山田優美子(学校事件事故遺族会理事) ・【人権インタビューシリーズ】身近に潜む"指導死"
学校での教員の不適切な指導が、生徒の自殺を招く指導死と呼ばれる事案が、私達の身近なところで相次いでいます。
今朝は遺族でつくる指導死親の会で活動する山田さんに伺います。
山田さんは7年前に、当時高校2年生の次男を自殺で失いました、
そこには野球部の指導者の行きすぎた指導が、深くかかわっていたと言います。
身近に潜む指導死、山田さんに伺いました。
指導死、教員の指導が原因とした子供の自殺を総称して指導死と呼んでいます。
増えているというよりは表面化してきた感じです。
2011年に息子を亡くしましたが、それまでは全く関心がありませんでした。
野球が好きな子供で、入学して直ぐ硬式野球部に入部しました。
先輩たちがすごく優しいと言っていましたが、夏を過ぎたころから恭平が愚痴を言うようになり、あの監督(二軍監督で副部長)は直ぐに殴るので厭だというようになりました。
自分は殴られた事は無いが、友達が殴られるのを見て、厭だと言っていました。
2年生になって直ぐに、再び恭平が野球部を辞めると言ったことで、厭けがさしたんだなと思いました。
その日帰宅した恭平は肩を落としていて、辞められなかったということでした。
練習試合が終わって帰って来た恭平が落ち込んでいて、部員が3人休憩時間に殴る蹴るの暴行を受けたということでした。
しかし、ほかに恭平自身がボールを落としたという事で、みんなの前でユニホームを脱がされて「消えろ」と一喝されたそうです。(亡くなった後で判った事)

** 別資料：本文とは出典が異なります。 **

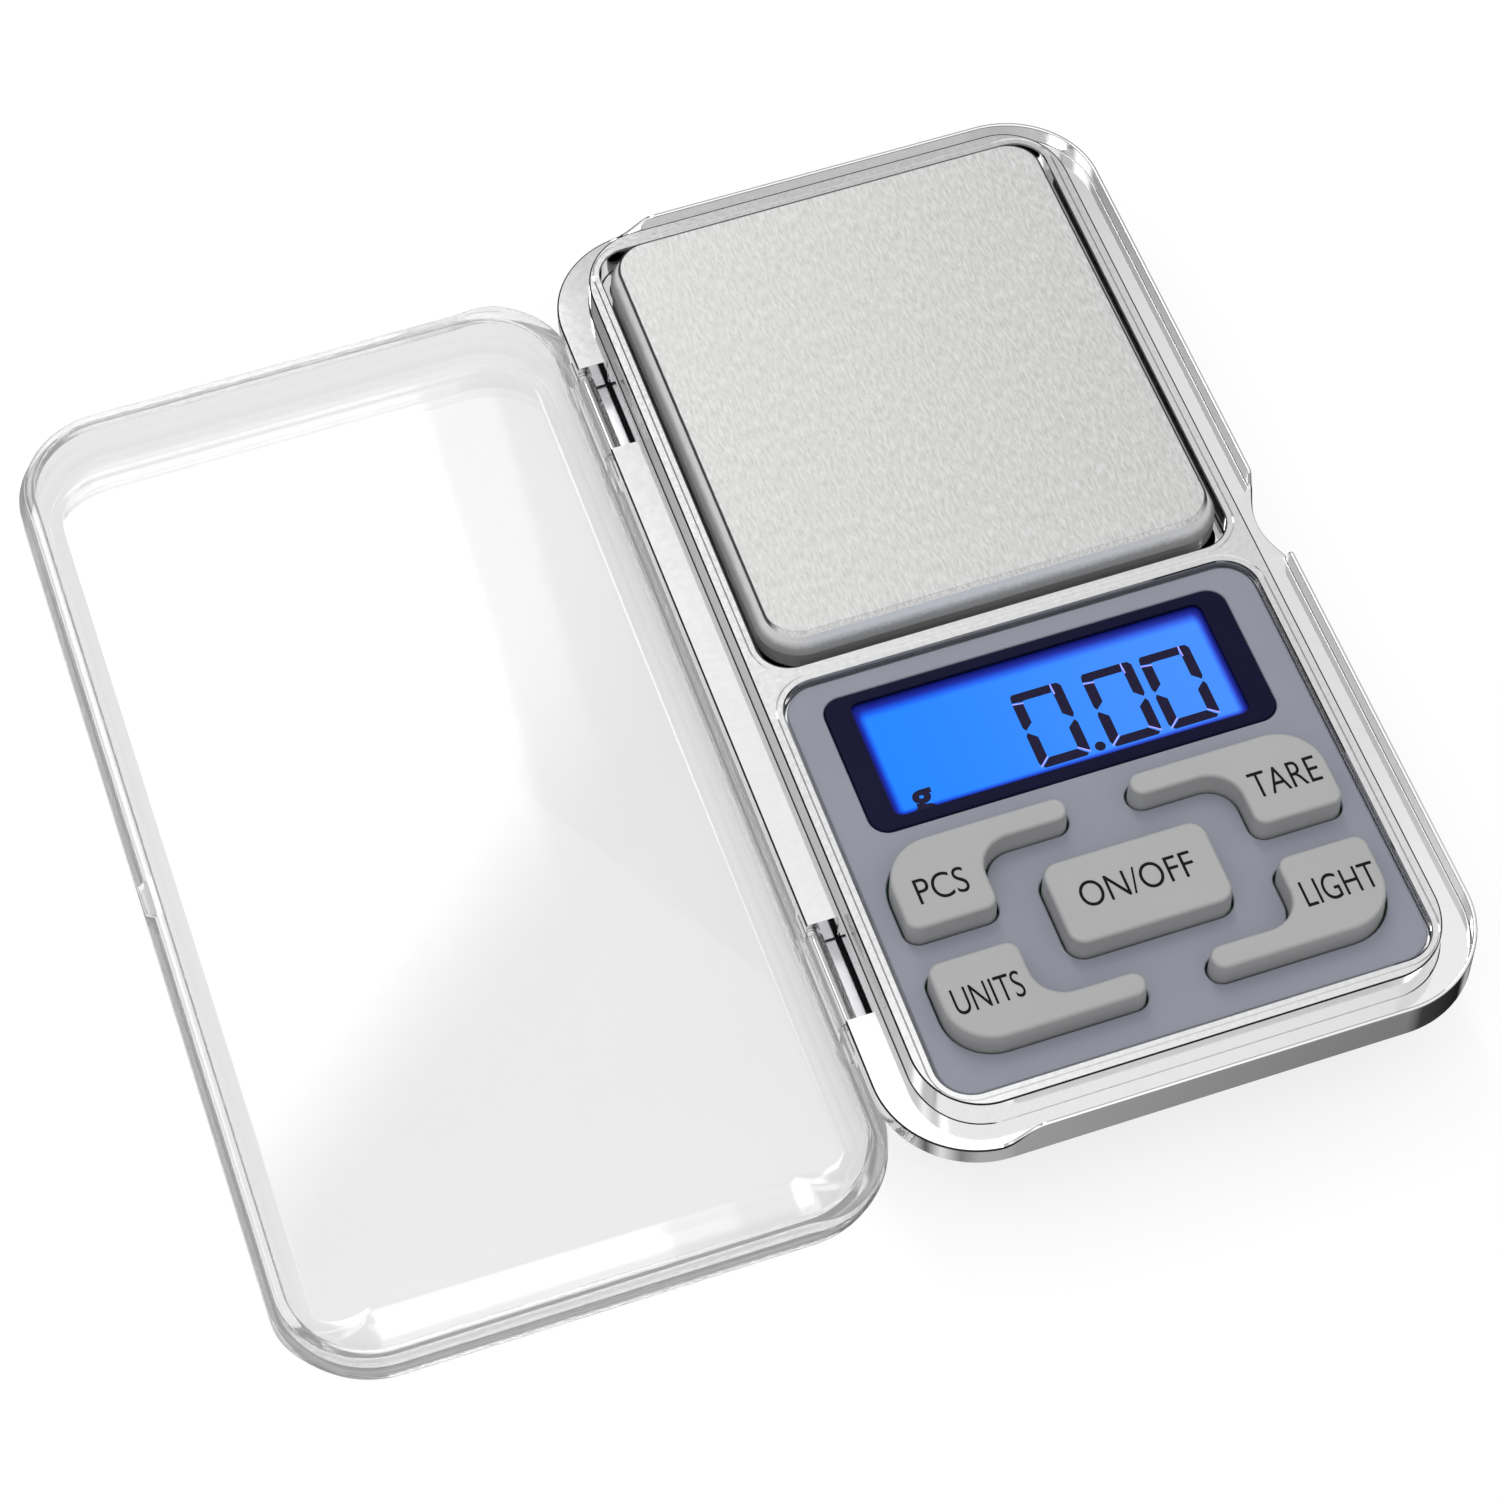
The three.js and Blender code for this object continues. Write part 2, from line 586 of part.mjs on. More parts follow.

部活に行かなくなって、一週間後に副部長が恭平が練習に来ていないことに気が付いて、教官室に呼び出されたそうで怖かったと思う。
頭が痛くて学校には行きたくないという事で、学校は休ませました。
翌日は送りだしましたが、学校には向かわずに隣町にある廃車の中に入って、練炭を使って亡くなっていました。
アンケート、聞きとり調査もされないままで終わりました。
遺書が無いということと恭平は殴られていないという事で、学校と恭平の自殺の間には何も関係ないと言われました。
文科省に手紙を出して教育委員会も動いて第三者委員会が調査をすることになりましたが、それでもまだ判らなくて県知事に陳情して、新たな第三者委員会が出来ました。
その結論としては暴力が一定数あり、それを見て鬱状態になり、鬱により自殺したという事になりました。
今年5月に愛知県弁護士会の人権救済の申し立てにより学校、当時の副部長に措置が取られる。
部活の中の暴力行為が事件であると認定された文言があり、それが一番欲しかった結果だなと思いました。
30年間で78件の数が報告されているが、ごくごく一部だと思います。
私が把握しているだけでも、明らかに指導死だと思う案件があり、諦めてしまって指導死にカウントされない事案が何件もあります。
指導死とパワハラは似ていると思います、物的証拠がない。
指導死の難しいところは、先生に悪意があってやっている訳ではないという事が多い。
地域の声が、いい先生だという事を言っていたりすることもあります。
そうするとなかなか声をあげられなくなってしまう事もあります。
何でどこかで助けてあげられなかったのかとか、親として自分自身に対して、自責の念を起こしてしまう事もあります。
恭平への体罰はなかったが、指導死は暴力が振るわれていなかった事案がほとんどなんです。
心を一気に追い込めるのは、先生ならではの関係性の問題なんです。
個室で長々説教されて、教師から「お前は生きる価値がない」なんて言われると、子供は自分は生きてゆく価値が無いのかなと思ったりするわけです。
追いつめられて突発的に自殺してしまう事があります。
先生の立場はどれだけ怖い存在なのか、を自覚して指導してほしいと思います。
子供のプライドも気にして、どう指導するのかを考えてもらいたい。
私は子供の自主性を尊重するあまり、子供の話を聞けませんでした。
野球部を辞めるとか、学校を辞めるとか、色んな選択肢がある事を言ってあげるべきだったなと後で思いました。
社団法人「カナリアハート」を立ち上げました。
私自身子育てに自信がなくなり、自我の崩壊というような思いがありました。
そういった人達がいれば、受け入れられる場所を提供したいと思いました。
運営して行く為には資金が必要で、あえて寄付だけでやっていきたいと思っています。
他の選択肢、角度を変えて見ることをお勧めしたいと思います。
殴られた子たちに聞いたことがあるが、エラーをしたり、色んなことに対して殴られた自分が悪いというんです。
それが私にとってはショックでした。(理不尽だとかは一切思わない)
子供達は自分たちに人権があるという事を教わって来ていない。
もっと声をあげるべきだと思います。